Glenn Cooper: "Mi sono messo anch’io alla ricerca del Graal"

Nel "Calice della vita" il bestsellerista fa un tuffo nel passato

Glenn Cooper: "Mi sono messo anch’io alla ricerca del Graal"

La storia della ricerca del Santo Graal ha prodotto decine e decine di saggi, romanzi d'avventura e thriller di successo. E che fosse un argomento con cui si sarebbe divertito prima o poi a misurarsi il narratore americano Glenn Cooper i suoi fans lo sospettavano ormai da tempo, dopo aver seguito il suo fortunatissimo ciclo della «Biblioteca dei morti», ma anche i successivi La mappa del destino e Il marchio del diavolo (tutti editi da Nord). Un libro speciale è alla base delle suggestioni del thriller Il calice della vita (Nord, pagg. 409, euro 19,60, traduzione di R. Zuppet). Si tratta de La morte di Artù di Thomas Malory (1405/16-1471) da cui Cooper ha preso spunto.

Qual è stato il suo approccio al Graal?
«Un mio amico mi ha regalato una bellissima copia della Morte di Artù di Malory illustrata da Aubrey Beardsley con disegni molto romantici dedicati alle gesta di Artù e dei cavalieri della Tavola Rotonda. L'avevo letto con entusiasmo da giovane. Ritrovandomi davanti quel prezioso volume ho pensato di scrivere una mia versione della ricerca del Sacro Graal».

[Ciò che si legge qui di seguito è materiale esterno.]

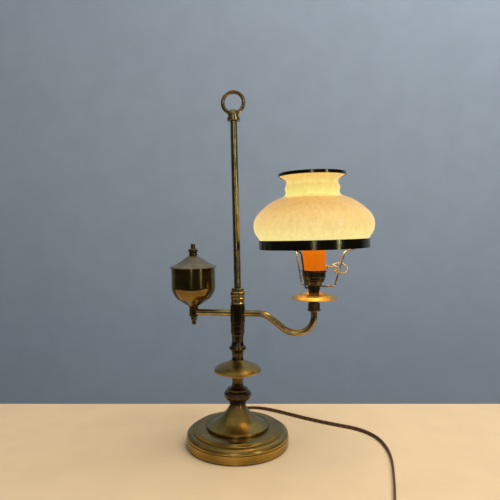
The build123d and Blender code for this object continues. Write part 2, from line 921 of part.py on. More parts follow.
# Distance outwards, distance across (+ away from the viewer) and height of the chain's line:
# level out of the bell mouth, in front of the spider wire, round it and back, then two turns
# of slack bunched on the near side. The wire keeps room inside the loop for the pull.
CHAIN_LINE = [
    (16.6, 0.0, 247.8),
    (22.0, 0.0, 247.4),
    (26.4, -1.6, 246.4),
    (29.6, -5.4, 243.4),
    (34.0, -7.8, 240.4),
    (39.6, -6.6, 239.6),
    (44.6, -2.8, 241.6),
    (46.2, 1.8, 246.0),
    (43.2, 5.6, 250.4),
    (37.2, 7.0, 252.2),
    (31.0, 5.4, 251.6),
    (26.6, 1.4, 250.4),
    (26.2, -3.8, 249.2),
    (30.0, -7.4, 247.4),
    (33.2, -8.8, 244.2),
    (30.4, -8.6, 240.2),
    (27.2, -7.0, 242.6),
]
CHAIN_FRAME = Plane(origin=(BURNER_X, 0, 0), x_dir=CHAIN_WAY, z_dir=(0, 0, 1))

chain_curve = Edge.make_spline([CHAIN_FRAME.from_local_coords(point) for point in CHAIN_LINE])
bead_count = round(chain_curve.length / CHAIN_PITCH) + 1
beads = [chain_curve @ (step / (bead_count - 1)) for step in range(bead_count)]

with BuildPart() as pull_chain:
    for step, middle in enumerate(beads):
        # each bead is turned about a line that lies square to its link
        link = beads[step + 1] - middle if step + 1 < bead_count else middle - beads[step - 1]
        across = Plane(origin=middle, z_dir=link)
        half_bead = Plane(origin=middle, x_dir=across.x_dir, z_dir=across.y_dir)
        with BuildSketch(half_bead) as bead_outline:
            with BuildLine():
                ThreePointArc((0, -CHAIN_BEAD), (CHAIN_BEAD, 0), (0, CHAIN_BEAD))
                Line((0, CHAIN_BEAD), (0, -CHAIN_BEAD))
            make_face()
        revolve(bead_outline.sketch, axis=Axis(middle, half_bead.y_dir))
    for start, end in zip(beads, beads[1:]):
        drill(start, end - start, CHAIN_LINK, (end - start).length, mode=Mode.ADD)
save(pull_chain, "pull_chain")

# ------------------------------------------------------------------------ shade and bulb

# Heights on the shade's axis are measured from the band's lower edge.
with BuildPart() as shade_glass:
    turn_wall(
        SHADE,
        GLASS_WALL,
        (73.9, SHELF_TOP - 1.0),
        (73.9, 8.6),
        (74.0, 11.4),
        (75.1, 14.4),
        (78.5, 19.2),
        (81.2, 25.2),
        (82.1, 31.6),
        (81.2, 38.4),
        (78.2, 45.0),
        (72.9, 51.4),
        (65.6, 58.0),
        (56.6, 64.2),
        (46.8, 68.8),
        (39.4, 71.9),
        (36.8, 75.4),
        (37.0, 79.3),
        (37.7, 82.5),
        (36.5, 86.1),
        (35.2, 89.5),
        (35.8, 92.9),
        (38.9, 96.3),
        (45.2, 99.7),
        samples=72,
    )
    # the foot is ground flat, and stands on the band's shelf
    glass_foot = SHELF_TOP + 0.1
    turn(SHADE, (60, 0), (80, 0), (80, glass_foot), (60, glass_foot), mode=Mode.SUBTRACT)
save(shade_glass, "shade_glass")

with BuildPart() as shade_rim:
    turn(
        SHADE,
        (45.5, 98.5),
        (46.4, 98.5, 0.3),
        (46.4, 103.0, 0.6),
        (42.8, 103.5, 0.3),
        (42.6, 102.7),
        (45.5, 102.4),
    )
save(shade_rim, "shade_rim")

BULB_TOP = 339.0

with BuildPart() as bulb_contact:
    turn(BURNER, (0, 248.6), (2.8, 248.6, 0.4), (4.1, 249.6), (4.1, 251.6), (0, 251.6))
save(bulb_contact, "bulb_contact")

with BuildPart() as bulb_base:
    turn(
        BURNER,
        (4.2, 250.4),
        (9.4, 251.4, 1.0),
        (13.0, 254.4, 1.0),
        (13.0, 273.0),
        (12.45, 273.0),
        (12.45, 254.8, 1.0),
        (9.1, 252.0, 1.0),
        (4.2, 251.0),
    )
save(bulb_base, "bulb_base")

with BuildPart() as bulb_glass:
    turn_wall(
        BURNER,
        BULB_WALL,
        (12.3, 266.0),
        (12.3, 274.0),
        (13.6, 282.0),
        (17.6, 293.0),
        (22.0, 304.0),
        (24.0, 315.0),
        (22.0, 326.5),
        (15.4, 334.8),
        (7.4, 338.4),
        (0.0, BULB_TOP),
        tangents=[Vector(0, 1), Vector(-1, 0)],
    )
save(bulb_glass, "bulb_glass")

# ------------------------------------------------------------------------ supply cord

with BuildPart() as strain_relief:
    turn(
        CORD_EXIT,
        (CORD_RADIUS + 0.06, 67.0),
        (5.2, 67.0),
        (5.2, 68.7),
        (3.6, 68.7),
        (3.6, 70.8),
        (4.8, 70.8, 0.4),
        (4.8, 72.6, 0.6),
        (3.9, 73.6),
        (3.2, 91.0),
        (CORD_RADIUS + 0.06, 91.0),
    )
save(strain_relief, "strain_relief")

# The cord's way: out of the base, down to the table, behind the column, round to the right
# and forward past the lamp, to where its spare length is coiled.
FLOOR = CORD_RADIUS + 0.1
COIL_FLOOR = TIE_THICKNESS + 0.1 + CORD_RADIUS
coil_x, coil_y = COIL_START
CORD_ROUTE = [
    CORD_WAY * CORD_START + Vector(0, 0, CORD_EXIT_HEIGHT),
    CORD_WAY * 102 + Vector(0, 0, CORD_EXIT_HEIGHT),
    (-20, 121, FLOOR + 1.2),
    (-2, 136, FLOOR),
    (25, 133, FLOOR),
    (58, 117.5, FLOOR),
    (91, 99, FLOOR),
    (130, 82, FLOOR),
    (171, 68, FLOOR),
    (194, 43, FLOOR),
    (204, 9, FLOOR),
    (206, -27, FLOOR),
    (203, -64, FLOOR),
    (199, -101, FLOOR),
    (194, -138, FLOOR),
    (coil_x, -176, COIL_FLOOR),
    (coil_x, coil_y + COIL_LEAD, COIL_FLOOR),
]


def largest_arcs(route):
    """The radius of each corner's arc: 0.45 of the shorter run over the tangent of half the turn."""
    points = [Vector(*point) if isinstance(point, tuple) else point for point in route]
    radii = []
    for before, here, after in zip(points, points[1:], points[2:]):
        shorter = min((here - before).length, (after - here).length)
        turned = (here - before).get_angle(after - here)
        radii.append(0.45 * shorter / tan(radians(turned) / 2))
    return radii


CORD_BENDS = largest_arcs(CORD_ROUTE)
print("cord bends, mm:", [round(radius) for radius in CORD_BENDS])

with BuildPart() as power_cord:
    with BuildLine() as cord_way:
        FilletPolyline(*CORD_ROUTE, radius=CORD_BENDS)
    with BuildSketch(cord_way.line ^ 0):
        Circle(CORD_RADIUS)
    sweep()
save(power_cord, "power_cord")
cord_length = cord_way.wire().length
cord_volume = pi * CORD_RADIUS**2 * cord_length
print(f"cord: {cord_length:.0f} mm long, volume {power_cord.part.volume:.0f} mm3,")
print(f"section times length {cord_volume:.0f} mm3")

# The coil: half turns that spiral inwards on the floor, one that climbs, and half turns that
# spiral out again on top. Each half turn joins two points on the line through the centre.
coil_centre_x = coil_x - COIL_OUTER
coil_crossings = []
for half in range(COIL_HALVES + 1):
    inward = min(half, COIL_INWARD_HALVES)
    outward = max(half - COIL_INWARD_HALVES - 1, 0)
    distance = COIL_OUTER + (outward - inward) * COIL_PITCH / 2
    if half == COIL_INWARD_HALVES + 1:
        distance -= COIL_TUCK
    layer = 0 if half <= COIL_INWARD_HALVES else 1
    side = 1 if half % 2 == 0 else -1
    height = COIL_FLOOR + layer * COIL_PITCH
    coil_crossings.append(Vector(coil_centre_x + side * distance, coil_y, height))

with BuildPart() as cord_coil:
    with BuildLine() as coil_way:
        Line(coil_crossings[0] + Vector(0, COIL_LEAD, 0), coil_crossings[0])
        for half in range(COIL_HALVES):
            near, far = coil_crossings[half], coil_crossings[half + 1]
            bulge = (far - near).length / 2 * (-1 if half % 2 == 0 else 1)
            ThreePointArc(near, (near + far) * 0.5 + Vector(0, bulge, 0), far)
        Line(coil_crossings[-1], coil_crossings[-1] - Vector(0, COIL_TAIL, 0))
    with BuildSketch(coil_way.line ^ 0):
        Circle(CORD_RADIUS)
    sweep()
save(cord_coil, "cord_coil")

coil_wire = coil_way.wire()
coil_points = [coil_wire @ (step / 600) for step in range(601)]
skip = round(6 * CORD_RADIUS / coil_wire.length * 600)
coil_gap = min(
    (coil_points[first] - coil_points[second]).length
    for first in range(601)
    for second in range(first + skip, 601)
)
print(f"coil: {coil_wire.length:.0f} mm long, gap to itself {coil_gap - 2 * CORD_RADIUS:.2f} mm")

tie_sides = [abs(point.X - coil_centre_x) for point in coil_crossings if point.X < coil_centre_x]
tie_low = coil_centre_x - max(tie_sides) - CORD_RADIUS - TIE_GAP
tie_high = coil_centre_x - min(tie_sides) + CORD_RADIUS + TIE_GAP
TIE_HEIGHT = TIE_THICKNESS + 0.2 + 2 * CORD_RADIUS + COIL_PITCH

with BuildPart() as cord_tie:
    tie_middle = ((tie_low + tie_high) / 2, (TIE_THICKNESS + TIE_HEIGHT) / 2)
    tie_width = tie_high - tie_low
    with BuildSketch(Plane.XZ.offset(-coil_y - TIE_WIDTH / 2)):
        with Locations(tie_middle):
            RectangleRounded(
                tie_width + 2 * TIE_THICKNESS, TIE_HEIGHT + TIE_THICKNESS, TIE_THICKNESS + 1
            )
            RectangleRounded(tie_width, TIE_HEIGHT - TIE_THICKNESS, 1, mode=Mode.SUBTRACT)
    extrude(amount=TIE_WIDTH)
save(cord_tie, "cord_tie")

PLUG_WIDTH = 22.0
PLUG_HEIGHT = 16.6
PLUG_LENGTH = 24.0
PLUG_NOSE = 8.0
BLADE_LENGTH = 16.0
plug_start = coil_crossings[-1] - Vector(0, COIL_TAIL, 0)
plug_back = plug_start - Vector(0, PLUG_NOSE, 0)
plug_face = plug_back - Vector(0, PLUG_LENGTH, 0)

with BuildPart() as plug_body:
    with BuildSketch(Plane(origin=plug_start, x_dir=(1, 0, 0), z_dir=(0, -1, 0))):
        Circle(4.6)
    with BuildSketch(Plane(origin=plug_back, x_dir=(1, 0, 0), z_dir=(0, -1, 0))):
        RectangleRounded(PLUG_WIDTH, PLUG_HEIGHT, 5)
    loft()
    with BuildSketch(Plane(origin=plug_back, x_dir=(1, 0, 0), z_dir=(0, -1, 0))):
        RectangleRounded(PLUG_WIDTH, PLUG_HEIGHT, 5)
    extrude(amount=PLUG_LENGTH)
save(plug_body, "plug_body")

with BuildPart() as plug_blades:
    with BuildSketch(Plane(origin=plug_face, x_dir=(1, 0, 0), z_dir=(0, -1, 0))):
        with Locations((-6.35, 0), (6.35, 0)):
            RectangleRounded(1.5, 6.35, 0.4)
    extrude(amount=BLADE_LENGTH)
save(plug_blades, "plug_blades")
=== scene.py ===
from math import cos, pi, radians, sin

import bpy
import numpy as np
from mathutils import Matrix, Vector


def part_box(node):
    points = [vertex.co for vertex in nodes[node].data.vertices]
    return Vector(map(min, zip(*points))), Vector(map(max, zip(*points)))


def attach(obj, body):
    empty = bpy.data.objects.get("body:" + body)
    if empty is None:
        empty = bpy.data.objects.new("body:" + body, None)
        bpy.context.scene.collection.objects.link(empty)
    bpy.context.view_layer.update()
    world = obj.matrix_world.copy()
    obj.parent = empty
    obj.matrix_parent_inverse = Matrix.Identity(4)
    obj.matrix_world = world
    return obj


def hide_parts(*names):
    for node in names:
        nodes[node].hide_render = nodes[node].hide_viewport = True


# Student-style desk lamp: aged brass stand and arm, dummy oil font, lit opal glass shade.
# Metres, +Z up, origin under the middle of the base, +X towards the shade.

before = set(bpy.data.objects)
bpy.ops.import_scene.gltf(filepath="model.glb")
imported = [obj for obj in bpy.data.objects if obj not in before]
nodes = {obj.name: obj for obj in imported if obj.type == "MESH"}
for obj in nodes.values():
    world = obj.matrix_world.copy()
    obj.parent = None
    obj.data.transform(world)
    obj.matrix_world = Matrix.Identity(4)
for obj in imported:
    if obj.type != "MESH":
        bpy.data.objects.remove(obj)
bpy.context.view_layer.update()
scene = bpy.context.scene
scene.view_settings.view_transform = "Standard"

MM = 0.001
TURN = 2 * pi
UP = np.array([0.0, 0.0, 1.0])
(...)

Che immagine si è fatto di quell'oggetto sacro?
«Io mi immagino il Graal come un oggetto fisico, un manufatto. È una visione più romantica di quell'oggetto, rispetto all'idea di rappresentarlo come l'utero di una donna, come ha fatto Dan Brown. Al di là dell'opinione che uno possa avere della religione, ci sono tre cose evidenti: Gesù Cristo era un uomo ed è vissuto, è stato giustiziato dai Romani e ha celebrato l'Ultima Cena. Per farlo ha usato sicuramente un calice. Può essere stata una coppa, una tazza o un bicchiere. Al di là della forma che aveva, quel calice era il Graal ed è esistito veramente. Dove poi sia finito nessuno probabilmente riuscirà mai a scoprirlo. Il Graal ha rappresentato poi nel tempo la metafora della ricerca dell'uomo per la conoscenza e la verità».

Chi era Thomas Malory?
«È stato anzitutto un cavaliere. Un soldato professionista. Un uomo di nobili origini. Durante la sua campagna militare in Francia si è imbattuto per la prima volta nei testi classici francesi che trattavano della ricerca del Graal che risalivano al 1100. Nonostante la sua educazione, Malory fu accusato di crimini terribili come lo stupro. Passò più di vent'anni in prigione per questo motivo. E durante la detenzione, oltre a cercare di difendersi dalle accuse, decise di scrivere una storia di Artù dal suo punto di vista».

C'è una formula particolare che applica nei suoi romanzi?
«Uso il genere thriller per analizzare un tema che è molto più interessante della semplice storia d'azione che racconto. In tutti i miei libri cerco di sviluppare un'idea portante.

In La biblioteca dei morti parlavo di destino e predestinazione, in L'ultimo giorno della vita dopo la morte, in Il marchio del diavolo della natura del male. E nel Calice della vita analizzo l'interfaccia fra la scienza e la religione che in realtà sono la stessa cosa, ma con due punti di vista diversi».